I thought that was it. In fact, I started writing this blog, already happy with my birthday, and turning thirty-six, and life in general. But we made one final stop on our way out of DC. We needed coffee, and Lily needed milk, and I remembered a bookstore near a hotel where I had once stayed. I had written part of my book in the café downstairs, and if my memory served me, which it usually does, it was coming up on our right.

We pulled in front of the locally-owned bookstore and I ran in while Ryan changed Lily’s diaper in the car. I felt like things were coming full-circle, spending time in this bookstore now that my book was finished. I was waiting for the restroom when I overheard three older women talking. “I just got an email about ‘Urinetown.’ But I don’t know if I want to see something called ‘Urinetown.’”

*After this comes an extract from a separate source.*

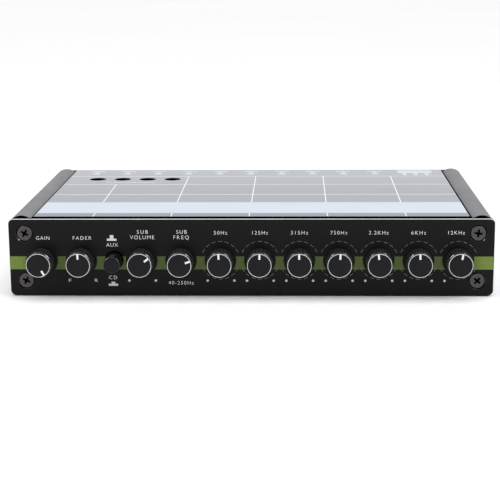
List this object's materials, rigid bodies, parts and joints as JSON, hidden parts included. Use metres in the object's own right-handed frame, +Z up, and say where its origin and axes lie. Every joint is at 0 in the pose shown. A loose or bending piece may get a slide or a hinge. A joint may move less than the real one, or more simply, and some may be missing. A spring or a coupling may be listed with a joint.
{
  "type": "graphic equalizer",
  "caption": "Slim rotary graphic equalizer with a row of ribbed knobs and a push button on its front, screwed end plates, rounded side rails, and coaxial jacks behind.",
  "frame": {"origin": "centre of the bounding box's bottom face, on the surface that the side rails stand on, at the middle of the rails' length", "axes": "+X to the right of a user who faces the knobs, along the width; -Y towards the user; +Z up, away from the surface"},
  "size_m": [0.18, 0.128, 0.0304],
  "materials": {
    "front_plate": "satin black anodised, printed",
    "rail": "matte grey anodised",
    "silver_cover": "satin silver-grey paint, printed",
    "black_steel": "fine-textured black powder coat",
    "screw": "black nickel plate",
    "knob": "satin black",
    "shaft": "turned",
    "pot_case": "folded plated steel",
    "black_plastic": "moulded",
    "board": "green solder mask",
    "jack": "black moulding with nickel-plated sleeves",
    "terminal": "moulded",
    "capacitor_sleeve": "shrink sleeve"
  },
  "bodies": {
    "chassis": {"front_panel": "front_plate", "rear_panel": "black_steel", "left_side_rail": "rail", "right_side_rail": "rail", "top_cover": "silver_cover", "bottom_cover": "black_steel", "front_screw_lower_left": "screw", "front_screw_lower_right": "screw", "front_screw_upper_left": "screw", "front_screw_upper_right": "screw", "rear_screw_lower_left": "screw", "rear_screw_lower_right": "screw", "rear_screw_upper_left": "screw", "rear_screw_upper_right": "screw", "gain_potentiometer": "pot_case", "fader_potentiometer": "pot_case", "sub_volume_potentiometer": "pot_case", "sub_frequency_potentiometer": "pot_case", "band_50hz_potentiometer": "pot_case", "band_125hz_potentiometer": "pot_case", "band_315hz_potentiometer": "pot_case", "band_750hz_potentiometer": "pot_case", "band_2200hz_potentiometer": "pot_case", "band_6khz_potentiometer": "pot_case", "band_12khz_potentiometer": "pot_case", "source_switch_body": "pot_case", "main_board": "board", "main_input_jacks": "jack", "aux_input_jacks": "jack", "front_output_jacks": "jack", "rear_output_jacks": "jack", "sub_output_jacks": "jack", "power_terminal": "terminal", "filter_capacitor": "capacitor_sleeve", "voltage_regulator": "black_plastic", "power_inductor": "black_plastic"},
    "gain_control": {"gain_knob": "knob", "gain_shaft": "shaft"},
    "fader_control": {"fader_knob": "knob", "fader_shaft": "shaft"},
    "sub_volume_control": {"sub_volume_knob": "knob", "sub_volume_shaft": "shaft"},
    "sub_frequency_control": {"sub_frequency_knob": "knob", "sub_frequency_shaft": "shaft"},
    "band_50hz_control": {"band_50hz_knob": "knob", "band_50hz_shaft": "shaft"},
    "band_125hz_control": {"band_125hz_knob": "knob", "band_125hz_shaft": "shaft"},
    "band_315hz_control": {"band_315hz_knob": "knob", "band_315hz_shaft": "shaft"},
    "band_750hz_control": {"band_750hz_knob": "knob", "band_750hz_shaft": "shaft"},
    "band_2200hz_control": {"band_2200hz_knob": "knob", "band_2200hz_shaft": "shaft"},
    "band_6khz_control": {"band_6khz_knob": "knob", "band_6khz_shaft": "shaft"},
    "band_12khz_control": {"band_12khz_knob": "knob", "band_12khz_shaft": "shaft"},
    "source_button": {"source_button_cap": "knob", "source_switch_plunger": "black_plastic"}
  },
  "joints": [
    {"name": "gain_turn", "type": "hinge", "parent": "chassis", "child": "gain_control", "pos_m": [-0.07775, -0.055, 0.0138], "axis": [0, 1, 0], "range_deg": [-300, 0]},
    {"name": "fader_turn", "type": "hinge", "parent": "chassis", "child": "fader_control", "pos_m": [-0.06305, -0.055, 0.0138], "axis": [0, 1, 0], "range_deg": [-150, 150]},
    {"name": "sub_volume_turn", "type": "hinge", "parent": "chassis", "child": "sub_volume_control", "pos_m": [-0.04048, -0.055, 0.0138], "axis": [0, 1, 0], "range_deg": [-202, 98]},
    {"name": "sub_frequency_turn", "type": "hinge", "parent": "chassis", "child": "sub_frequency_control", "pos_m": [-0.02582, -0.055, 0.0138], "axis": [0, 1, 0], "range_deg": [-218, 82]},
    {"name": "band_50hz_turn", "type": "hinge", "parent": "chassis", "child": "band_50hz_control", "pos_m": [-0.01116, -0.055, 0.0138], "axis": [0, 1, 0], "range_deg": [-146, 154]},
    {"name": "band_125hz_turn", "type": "hinge", "parent": "chassis", "child": "band_125hz_control", "pos_m": [0.0035, -0.055, 0.0138], "axis": [0, 1, 0], "range_deg": [-151, 149]},
    {"name": "band_315hz_turn", "type": "hinge", "parent": "chassis", "child": "band_315hz_control", "pos_m": [0.01816, -0.055, 0.0138], "axis": [0, 1, 0], "range_deg": [-148, 152]},
    {"name": "band_750hz_turn", "type": "hinge", "parent": "chassis", "child": "band_750hz_control", "pos_m": [0.03282, -0.055, 0.0138], "axis": [0, 1, 0], "range_deg": [-154, 146]},
    {"name": "band_2200hz_turn", "type": "hinge", "parent": "chassis", "child": "band_2200hz_control", "pos_m": [0.04748, -0.055, 0.0138], "axis": [0, 1, 0], "range_deg": [-142, 158]},
    {"name": "band_6khz_turn", "type": "hinge", "parent": "chassis", "child": "band_6khz_control", "pos_m": [0.06214, -0.055, 0.0138], "axis": [0, 1, 0], "range_deg": [-148, 152]},
    {"name": "band_12khz_turn", "type": "hinge", "parent": "chassis", "child": "band_12khz_control", "pos_m": [0.0768, -0.055, 0.0138], "axis": [0, 1, 0], "range_deg": [-160, 140]},
    {"name": "source_button_press", "type": "slide", "parent": "chassis", "child": "source_button", "axis": [0, 1, 0], "range_m": [0, 0.0025], "stiffness_N_per_m": 300, "springref_m": -0.002}
  ]
}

Yep. That conversation really happened.

So I apologized for eavesdropping, and begged them to go. They were avid theatre fans, and the title was the only thing that had kept them from seeing the show before. I promised them that this very fact was addressed within the first few lines, and that they would love it. They asked me what I did, I told them a little bit about Momentum Rep, and they made me feel like a total rock star.

Then, I heard Lily cry. “I’m so sorry,” I said, “I recognize that cry. I better go see if my daughter is OK.”

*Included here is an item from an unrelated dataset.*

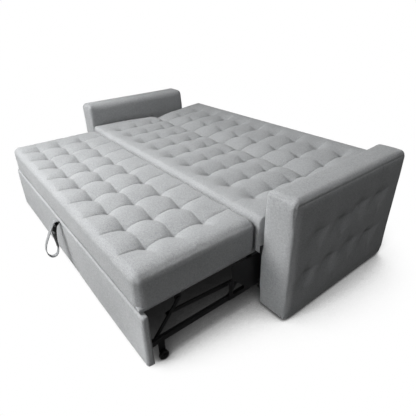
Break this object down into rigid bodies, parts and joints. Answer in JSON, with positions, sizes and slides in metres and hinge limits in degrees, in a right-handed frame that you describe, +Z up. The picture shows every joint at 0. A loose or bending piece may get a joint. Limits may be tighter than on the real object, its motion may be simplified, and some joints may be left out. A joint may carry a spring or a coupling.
{
  "type": "sleeper sofa with pull-out bed",
  "caption": "Tufted fabric sleeper sofa opened flat: fixed box arms, seat slab, click-clack back laid flat, and a raised pull-out bed on a wheeled steel trundle.",
  "frame": {"origin": "on the floor under the middle of the opened sofa's overall box, the pull strap included", "axes": "+X across the sofa towards the arm nearest the picture's camera, +Y from the pull-out bed towards the back, +Z up"},
  "size_m": [2.19, 1.767, 0.636],
  "materials": {
    "grey_weave": "pale grey heathered woven upholstery, matt",
    "pull_webbing": "grey upholstery fabric over black webbing",
    "plywood": "raw birch plywood, light sanding",
    "black_board": "black faced board, matt",
    "black_steel": "black powder coat, fine texture",
    "zinc_steel": "zinc plated pressed steel, dull",
    "black_plastic": "black moulded plastic, worn where it rolls"
  },
  "bodies": {
    "sofa_base": {"seat_cushion": "grey_weave", "seat_board": "plywood", "seat_front_rail": "black_board", "seat_rear_rail": "black_board", "left_seat_side_rail": "black_board", "right_seat_side_rail": "black_board", "base_rear_board": "black_board", "left_guide_channel": "black_steel", "right_guide_channel": "black_steel", "left_arm_cover": "grey_weave", "right_arm_cover": "grey_weave", "left_arm_inner_board": "plywood", "right_arm_inner_board": "plywood", "left_arm_outer_board": "plywood", "right_arm_outer_board": "plywood", "left_arm_top_board": "plywood", "right_arm_top_board": "plywood", "left_arm_bottom_board": "black_board", "right_arm_bottom_board": "black_board", "left_front_glide": "black_plastic", "right_front_glide": "black_plastic", "left_rear_glide": "black_plastic", "right_rear_glide": "black_plastic", "left_hinge_fixed_plate": "zinc_steel", "right_hinge_fixed_plate": "zinc_steel", "left_hinge_pin": "zinc_steel", "right_hinge_pin": "zinc_steel"},
    "folding_back": {"back_board": "plywood", "back_cushion": "grey_weave", "left_hinge_moving_plate": "zinc_steel", "right_hinge_moving_plate": "zinc_steel"},
    "trundle": {"front_panel_cover": "grey_weave", "front_panel_board": "black_board", "left_lower_rail": "black_steel", "right_lower_rail": "black_steel", "rear_cross_tube": "black_steel", "left_side_plate": "black_steel", "right_side_plate": "black_steel", "left_panel_bracket": "black_steel", "right_panel_bracket": "black_steel", "left_caster_leg": "black_steel", "right_caster_leg": "black_steel", "left_caster_axle": "black_steel", "right_caster_axle": "black_steel"},
    "deck": {"deck_board": "black_board", "pull_out_cushion": "grey_weave", "left_deck_runner": "black_steel", "right_deck_runner": "black_steel"},
    "pull_strap_loop": {"pull_strap": "pull_webbing"},
    "left_front_lift": {"left_front_link": "black_steel"},
    "left_rear_lift": {"left_rear_link": "black_steel"},
    "left_tie": {"left_tie_bar": "black_steel"},
    "left_caster": {"left_caster_wheel": "black_plastic"},
    "left_roller": {"left_rear_roller": "black_plastic"},
    "right_front_lift": {"right_front_link": "black_steel"},
    "right_rear_lift": {"right_rear_link": "black_steel"},
    "right_tie": {"right_tie_bar": "black_steel"},
    "right_caster": {"right_caster_wheel": "black_plastic"},
    "right_roller": {"right_rear_roller": "black_plastic"}
  },
  "joints": [
    {"name": "back_fold", "type": "hinge", "parent": "sofa_base", "child": "folding_back", "pos_m": [0, 0.37352, 0.474], "axis": [1, 0, 0], "range_deg": [0, 72]},
    {"name": "trundle_slide", "type": "slide", "parent": "sofa_base", "child": "trundle", "axis": [0, -1, 0], "range_m": [0, 0.156]},
    {"name": "left_front_lift_hinge", "type": "hinge", "parent": "trundle", "child": "left_front_lift", "pos_m": [-0.8792, -0.71948, 0.118], "axis": [-1, 0, 0], "range_deg": [0, 53.7]},
    {"name": "left_rear_lift_hinge", "type": "hinge", "parent": "trundle", "child": "left_rear_lift", "pos_m": [-0.8792, -0.32148, 0.118], "axis": [-1, 0, 0], "range_deg": [0, 53.7]},
    {"name": "right_front_lift_hinge", "type": "hinge", "parent": "trundle", "child": "right_front_lift", "pos_m": [0.8792, -0.71948, 0.118], "axis": [-1, 0, 0], "range_deg": [0, 53.7]},
    {"name": "right_rear_lift_hinge", "type": "hinge", "parent": "trundle", "child": "right_rear_lift", "pos_m": [0.8792, -0.32148, 0.118], "axis": [-1, 0, 0], "range_deg": [0, 53.7]},
    {"name": "deck_level", "type": "hinge", "parent": "left_front_lift", "child": "deck", "pos_m": [-0.8734, -0.58959, 0.27008], "axis": [1, 0, 0], "range_deg": [0, 53.7]},
    {"name": "left_tie_level", "type": "hinge", "parent": "left_front_lift", "child": "left_tie", "pos_m": [-0.8676, -0.64154, 0.20925], "axis": [1, 0, 0], "range_deg": [0, 53.7]},
    {"name": "right_tie_level", "type": "hinge", "parent": "right_front_lift", "child": "right_tie", "pos_m": [0.8676, -0.64154, 0.20925], "axis": [1, 0, 0], "range_deg": [0, 53.7]},
    {"name": "left_caster_spin", "type": "hinge", "parent": "trundle", "child": "left_caster", "pos_m": [-0.8948, -0.69348, 0.0225], "axis": [1, 0, 0], "continuous": true},
    {"name": "left_roller_spin", "type": "hinge", "parent": "trundle", "child": "left_roller", "pos_m": [-0.9122, 0.02052, 0.1215], "axis": [1, 0, 0], "continuous": true},
    {"name": "right_caster_spin", "type": "hinge", "parent": "trundle", "child": "right_caster", "pos_m": [0.8948, -0.69348, 0.0225], "axis": [1, 0, 0], "continuous": true},
    {"name": "right_roller_spin", "type": "hinge", "parent": "trundle", "child": "right_roller", "pos_m": [0.9122, 0.02052, 0.1215], "axis": [1, 0, 0], "continuous": true},
    {"name": "strap_swing", "type": "hinge", "parent": "trundle", "child": "pull_strap_loop", "pos_m": [0, -0.77778, 0.306], "axis": [-1, 0, 0], "range_deg": [0, 80]}
  ],
  "couplings": [
    {"joint": "left_front_lift_hinge", "follows": "trundle_slide", "rad_per_m": 6},
    {"joint": "left_rear_lift_hinge", "follows": "trundle_slide", "rad_per_m": 6},
    {"joint": "right_front_lift_hinge", "follows": "trundle_slide", "rad_per_m": 6},
    {"joint": "right_rear_lift_hinge", "follows": "trundle_slide", "rad_per_m": 6},
    {"joint": "deck_level", "follows": "trundle_slide", "rad_per_m": 6},
    {"joint": "left_tie_level", "follows": "trundle_slide", "rad_per_m": 6},
    {"joint": "right_tie_level", "follows": "trundle_slide", "rad_per_m": 6}
  ]
}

“You don’t have a baby! You can’t! You’re seventeen!”

I got in the car feeling pretty good about myself.

This weekend I was reminded that I am a woman who does not look her age. And that I have young friends who will talk to me about theatre and ask what it’s like to be a parent and sing to me at midnight. And I have other friends who know exactly what it’s like to be a parent. And who care about mission statements and wine. And I have a family that understands the value of a good nap.

I know a lot about theatre and education. And I helped start a company that has provided a lot of opportunities for a lot of people. And I have the confidence to wear flowers on my fingernails. And I wrote a book. And I get to stay home with my daughter, who loves to dance.

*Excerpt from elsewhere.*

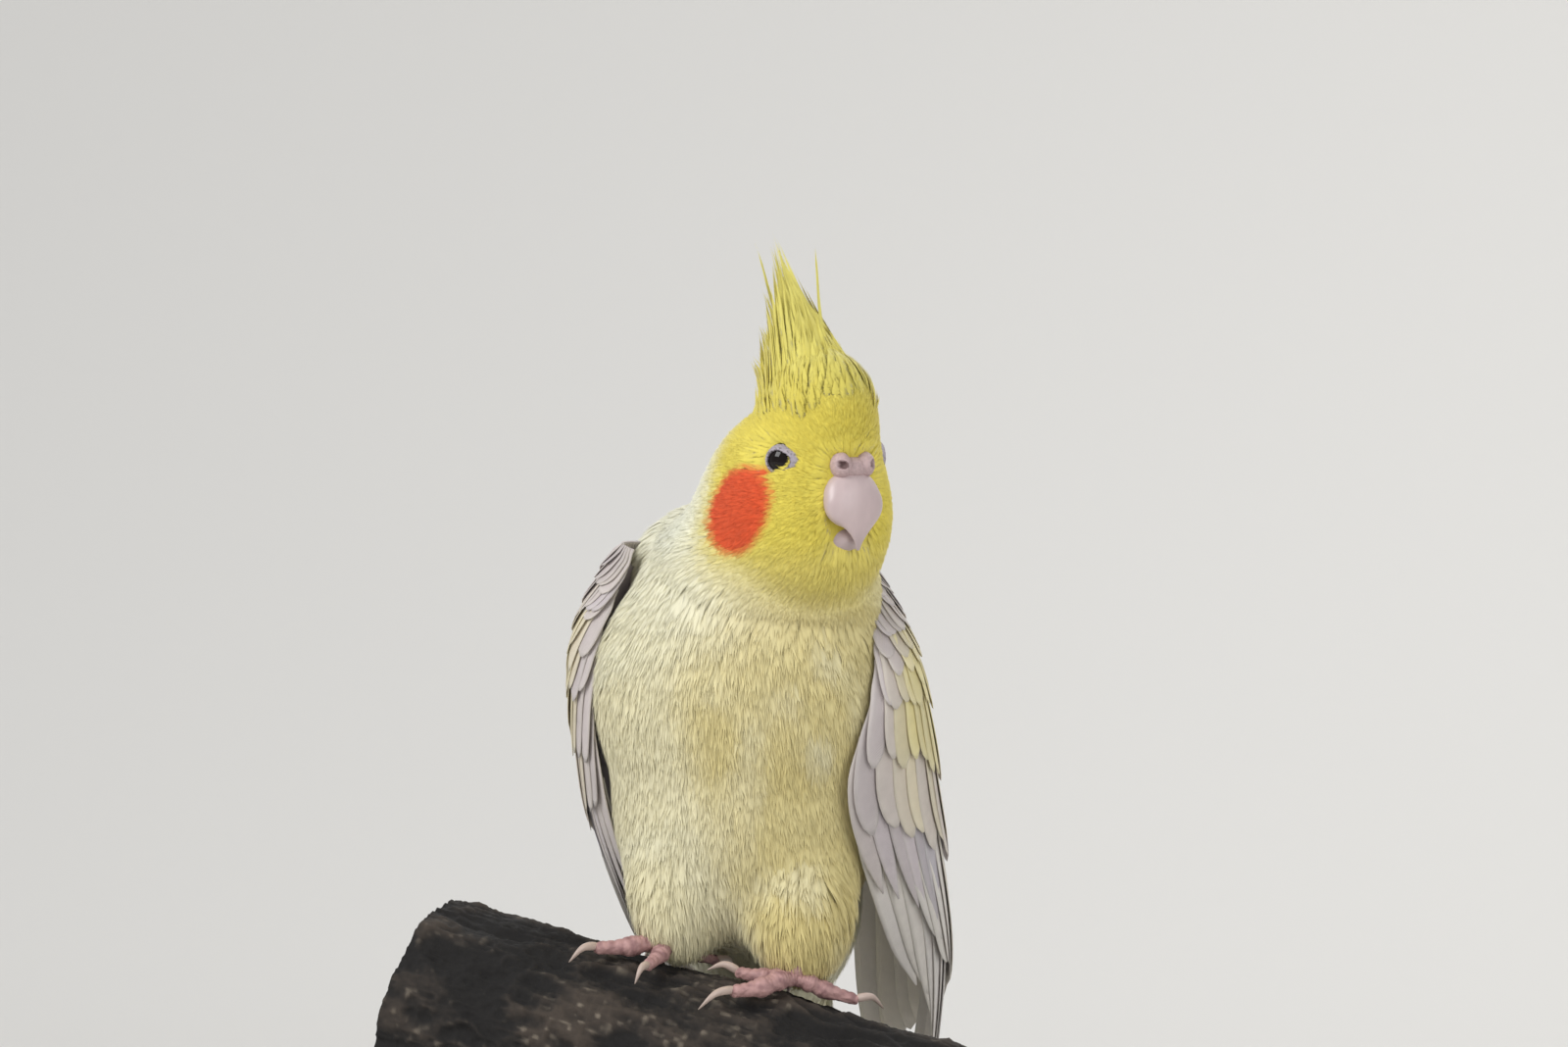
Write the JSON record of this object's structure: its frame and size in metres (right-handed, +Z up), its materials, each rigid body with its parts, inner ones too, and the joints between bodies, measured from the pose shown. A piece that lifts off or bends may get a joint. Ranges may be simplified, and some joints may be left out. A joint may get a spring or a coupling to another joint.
{
  "type": "bird model",
  "caption": "Life-size still museum model of a pale yellow cockatiel with a raised crest, gripping a short cut length of dark branch on a round display stand.",
  "frame": {"origin": "centre of the underside of the round display base", "axes": "+Z up, -Y the way the breast faces, +X the bird's left"},
  "size_m": [0.1367, 0.16, 0.3148],
  "materials": {
    "yellow_plumage": "dense soft yellow feathers",
    "cream_plumage": "soft cream and pale yellow feathers",
    "wing_plumage": "smooth pale grey-lavender vanes",
    "tail_plumage": "smooth pale cream vanes",
    "eye": "wet, glossy, near black brown",
    "bill": "satin pinkish grey horn",
    "cere": "soft bare pink-grey skin",
    "foot_skin": "dry pink scaly skin",
    "claw": "satin pale horn",
    "bark": "rough very dark bark",
    "stand_wood": "satin dark stained wood",
    "stand_rod": "satin brass"
  },
  "bodies": {
    "root": {"head": "yellow_plumage", "neck": "cream_plumage", "torso": "cream_plumage", "thigh_left": "cream_plumage", "thigh_right": "cream_plumage", "wing_left": "wing_plumage", "wing_right": "wing_plumage", "tail": "tail_plumage", "eye_left": "eye", "eye_right": "eye", "bill_upper": "bill", "bill_lower": "bill", "cere": "cere", "foot_left": "foot_skin", "foot_right": "foot_skin", "claw_left_inner_front": "claw", "claw_left_outer_front": "claw", "claw_left_inner_back": "claw", "claw_left_outer_back": "claw", "claw_right_inner_front": "claw", "claw_right_outer_front": "claw", "claw_right_inner_back": "claw", "claw_right_outer_back": "claw", "stand_perch_branch": "bark", "stand_rod": "stand_rod", "stand_base": "stand_wood"}
  },
  "joints": []
}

And I get to share all of this with a man who has been with me for nearly fifteen years.

And the one thing that was absolutely required for all of this to be true was the passage of time. I have spent the past thirty-six years gaining experiences and building relationships and learning about who I am.

And that makes me excited to see what my life will be like at thirty-seven.

Or forty, for that matter.

Monday, April 4, 2011

Another Potty Success!

Fully dressed in a long-sleeved shirt, jeans, and- naturally- a diaper, Lily sat on the potty. "More?" she asked, wanting candy for her act. I sighed, and told her I would give her the candy, but only if she sat on the potty with no pants. I really didn't feel like going through the whole process today-constantly wondering where she'll pee next. But I did want to reward her for sitting there. So off came the jeans. Off came the diaper. I handed her the candy. And she walked away.

That seems about right.

I tried to put her diaper back on. "NOOOOOOO!" she screamed. Fine. We'll be playing the Pee On The Floor game. She returned to the potty a few times for a few seconds at a time. Then she curled up on the couch with me for a while. I was picturing what it would take to clean the pee off of the couch when she bolted up, jumped on to my lap, and threw her arms around my neck.

And then.

She ran over to the potty. And peed. A lot. No accidents, no dribbling along the way. We celebrated. And over the next three hours, she did it again. And again. And again. Four potties. No accidents.

When Ryan got home, he told her how proud of her he was and held out his arms for a hug. She reached out and shook his hand.

Who taught my baby girl to shake hands? And when did she learn to potty? And how is she almost 2?